Within this volume we highlight, in part, university-based research from undergraduates. On one level, this encourages newer students to see themselves as researchers who can be engaged with the community. Moreover, undergraduate research does not have to be perceived as a precursor to eventual graduate work and entry into the academy, but rather something valuable in-and-of-itself as a way of engaging our community in diverse ways.

We are sharing research in this volume in the form of writing and art. This is also a reflection of the diverse ways we can communicate our research, through oral history, skill sharing, popular gatherings, multiple forms of media, and much more.

Ultimately, what distinguishes community-based social justice research is that it is about building capacities – it’s about nurturing and strengthening the knowledge and analysis of people engaged in struggle.

The community-based social justice model of learning and research is not something that is new; different communities and cultures worldwide have applied it in diverse ways, for generations.
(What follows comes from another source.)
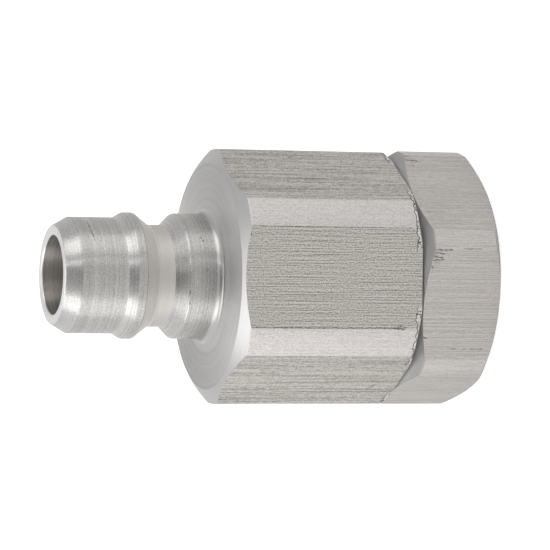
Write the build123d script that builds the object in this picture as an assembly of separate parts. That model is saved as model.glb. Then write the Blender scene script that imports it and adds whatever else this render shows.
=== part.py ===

One of the inspiring books that outlines this model in practice is Paolo Friere’s The Pedagogy of the Oppressed.

Fortunately, we have some local models that attempt to put the values of community-based social justice research into action. This journal, sharing the research and expression of artists, activists, undergrads, and community organizers, is one such effort. The Community-University Research Exchange (CURE) and the annual Study In Action Undergraduate and Community Research conference, from which we’ve selected just a few submissions for the content of this year’s Convergence, is another. This triad of projects, affiliated with Quebec Public Interest Research Groups (QPIRG) at Concordia and McGill, is one modest but very important local contribution to the building of an alternative research model and a growing community of researchers, broadly defined, who together converge to transform the world.